C. Iceberg semantics for mass nouns: semantic definition of mess mass nouns (like mud) and neat mass nouns (like kitchenware) and showing how the semantics derives their different properties.

Suzi Lima, Federal University of Rio de Janeiro, Brazil

Acquisition of the count-mass distinction

Much literature on the count-mass distinction explores the syntactic and semantic properties of the distribution of count and mass nouns across languages. Currently, we know that there are at least three types of languages: number-marking languages, classifier languages and number-neutral languages (cf. Chierchia  2010). This course discusses proposals that account for the acquisition of count and mass nouns across these different types of languages. Topics include the following issues.

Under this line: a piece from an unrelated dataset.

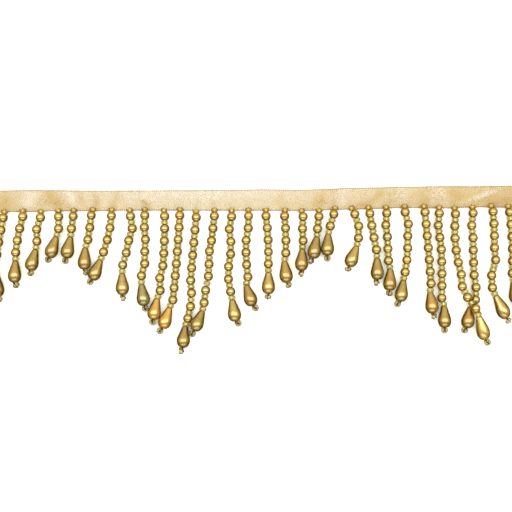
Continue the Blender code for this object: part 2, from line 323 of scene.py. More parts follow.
# Where a round bead leaves its strand's smooth curve. Strand 26 climbs over strand 27, and a
# second seed after a bead of strand 28 pushes the rest of that strand down
Nudge = namedtuple("Nudge", "strand round_bead right down up")
NUDGES = (
    Nudge(7, 2, 1.0, 0.0, 0.0),
    Nudge(8, 2, -0.5, 0.0, 0.0),
    Nudge(8, 5, 0.6, 0.0, 0.0),
    Nudge(9, 6, -0.9, 0.0, 0.0),
    Nudge(11, 7, 0.9, 0.0, 0.0),
    Nudge(11, 8, 0.8, 0.4, 0.0),
    Nudge(12, 4, -0.3, -0.9, 0.0),
    Nudge(12, 5, 0.2, -0.7, 0.0),
    Nudge(12, 6, 0.6, -0.8, 0.0),
    Nudge(13, 2, -0.9, 0.0, 0.0),
    Nudge(13, 5, -0.9, 0.0, 0.0),
    Nudge(13, 6, -1.0, 0.0, 0.0),
    Nudge(14, 2, 0.6, 0.0, 0.0),
    Nudge(22, 2, -0.6, 0.0, 0.0),
    Nudge(23, 2, 0.7, 0.0, 0.0),
    Nudge(25, 2, -0.9, 0.0, 0.0),
    Nudge(25, 3, -0.5, 0.0, 0.0),
    Nudge(26, 6, 0.0, 0.0, 0.1),
    Nudge(26, 7, -1.5, 0.0, 0.5),
    Nudge(26, 8, -1.6, -0.7, 2.3),
    Nudge(26, 9, -0.75, -1.2, 4.2),
    Nudge(27, 2, -0.6, 0.0, 0.0),
    Nudge(27, 7, 0.6, 0.0, 0.0),
    Nudge(28, 5, 0.7, 0.0, 0.0),
    Nudge(28, 6, -0.9, 1.6, 0.0),
    Nudge(28, 7, 0.0, 1.7, 0.0),
)
DOUBLE_SEED = (28, 5)

# Round beads whose finish stands out from the rest
Oddity = namedtuple("Oddity", "strand round_bead tone")
ODDITIES = (
    Oddity(7, 1, "silvery"),
    Oddity(7, 5, "silvery"),
    Oddity(10, 1, "rich"),
    Oddity(11, 6, "silvery"),
    Oddity(12, 7, "silvery"),
    Oddity(13, 7, "silvery"),
    Oddity(16, 1, "rich"),
    Oddity(22, 3, "silvery"),
    Oddity(23, 5, "rich"),
    Oddity(24, 6, "silvery"),
)

# The seed below each drop: its middle beyond the drop's end, and how its hole points
Stopper = namedtuple("Stopper", "right down tip turn")
STOPPERS = (
    Stopper(0.3, 1.4, 70, 30),
    Stopper(0.65, 1.2, 78, 35),
    Stopper(0.1, 1.5, 75, 15),
    Stopper(-0.9, 1.2, 30, -30),
    Stopper(-0.75, 1.6, 25, -20),
    Stopper(0.7, 1.0, 78, 40),
    Stopper(-1.2, 1.2, 25, -40),
    Stopper(0.15, 1.8, 85, 85),
    Stopper(0.3, 1.2, 35, 10),
    Stopper(-0.25, 1.6, 25, 0),
    Stopper(-1.5, 1.7, 25, -30),
    Stopper(-0.75, 2.2, 80, 75),
    Stopper(-1.1, 1.9, 35, -25),
    Stopper(1.3, 1.2, 25, 40),
    Stopper(1.5, 1.5, 30, 35),
    Stopper(-0.2, 1.4, 80, -10),
    Stopper(0.8, 1.1, 75, 45),
    Stopper(0.0, 1.4, 80, -80),
    Stopper(-0.65, 1.1, 75, 60),
    Stopper(0.2, 1.3, 25, 10),
    Stopper(-0.3, 1.4, 82, 0),
    Stopper(-0.3, 1.0, 80, 80),
    Stopper(0.05, 1.6, 70, -20),
    Stopper(-1.1, 1.6, 25, -35),
    Stopper(0.8, 1.8, 80, 60),
    Stopper(0.2, 1.6, 25, 5),
    Stopper(1.3, 1.9, 30, 30),
    Stopper(-0.7, 1.5, 40, -50),
    Stopper(1.4, 1.7, 80, 50),
    Stopper(0.3, 1.5, 40, 20),
)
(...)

A. Is the path of acquisition of count and mass nouns affected by the type of language one speaks?

B.  Does the acquisition of count and mass nouns affect our perception of construal of objects?

C.  What do studies on the acquisition of count and mass nouns contribute to the formal literature on those topics?

D.  How much does the acquisition of count/mass nouns in one’s L1 language affect its acquisition in L2?

E.  Finally, how does the acquisition of count nouns impact the acquisition of count and mass quantifiers (or ambiguous quantifiers in languages that do not have these two different classes of quantifiers) and container phrases?

Susan Rothstein, Bar-Ilan University/Tübingen University, Israel/Germany

Counting and Measuring Crosslinguistically.

This course will review the evidence that counting and measuring are two different semantic operations associated crosslinguistically with two different types of semantic and syntactic structures. We will consider different ways of encoding countability crosslinguistically, and evaluate the evidence that the lexical count/mass distinction is (only) one way of encoding countability. Topics include:

A. The semantics of numericals

B. A semantics for counting and measuring

C. Counting and measuring crosslinguistically

D. Object mass nouns

E. Quantity judgements crosslinguistically.